Fortunately, there's very little reason to use let in structs anyway, since modifying a var property is equivalent to making a new struct with one property changed. So for the purposes of dependency injection, you could make a default-initialized struct and then modify the fields afterwards. (The one downside here is that properties that might be expensive to compute will have to become optional.)

This is essentially what I proposed in the "Compositional Initialization" pitch, however I think that pitch was not focused enough on this core aspect, which seems to me like a foundation upon which some very powerful and nice patterns could be built.

One aspect of that prior pitch that we would likely need, is a new type that provides a typesafe, type-eraseable wrapper around a KeyPath-Value pair. In the prior pitch, I gave an example Playground where this new type was called a "Property," (however I'm not sure that's a great name for it—I'm sure we can think of something better). There is also a working implementation of a failable init method that takes in a variadic argument of "Property" type, and tries to create the object, using Mirror to determine which non-optional children must be initialized.

However the current limitations of Swift still require a default value for any variable that would be initialized this way, which is not really ideal since you are wasting processor cycles to initialize those variables only to never actually use those values.
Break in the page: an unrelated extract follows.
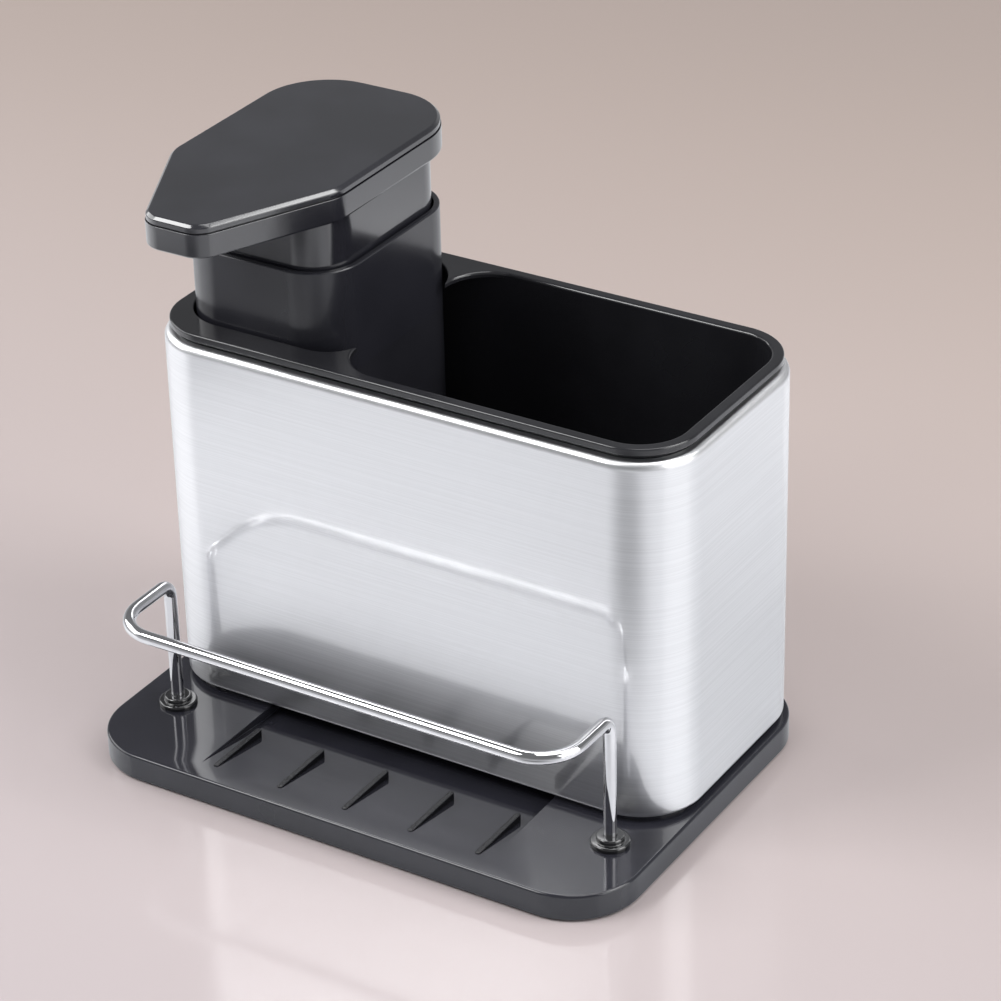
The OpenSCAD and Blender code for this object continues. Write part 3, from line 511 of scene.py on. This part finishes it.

Some types you may want to initialize only once because their initialization incurs a performance hit, or because you want the ivar immutable.

More important to me is the case of using keypaths for dependency injection. Current Swift DI frameworks rely on a bunch of gymnastics like code-generation to make sure we're setting the right values on the right types and to "validate the DI graph".

I might suggest however that if we could use keypaths in the manner described above, then it might alleviate the need for these extra curricular activities, since keypaths already provide the same abilities and guarantees—with the sole drawback that they cannot be used to initialize properties, and so any DI scheme based on them would require default values for everything.

While that may not be a bad compromise, still, I wonder if we might be able to improve upon this.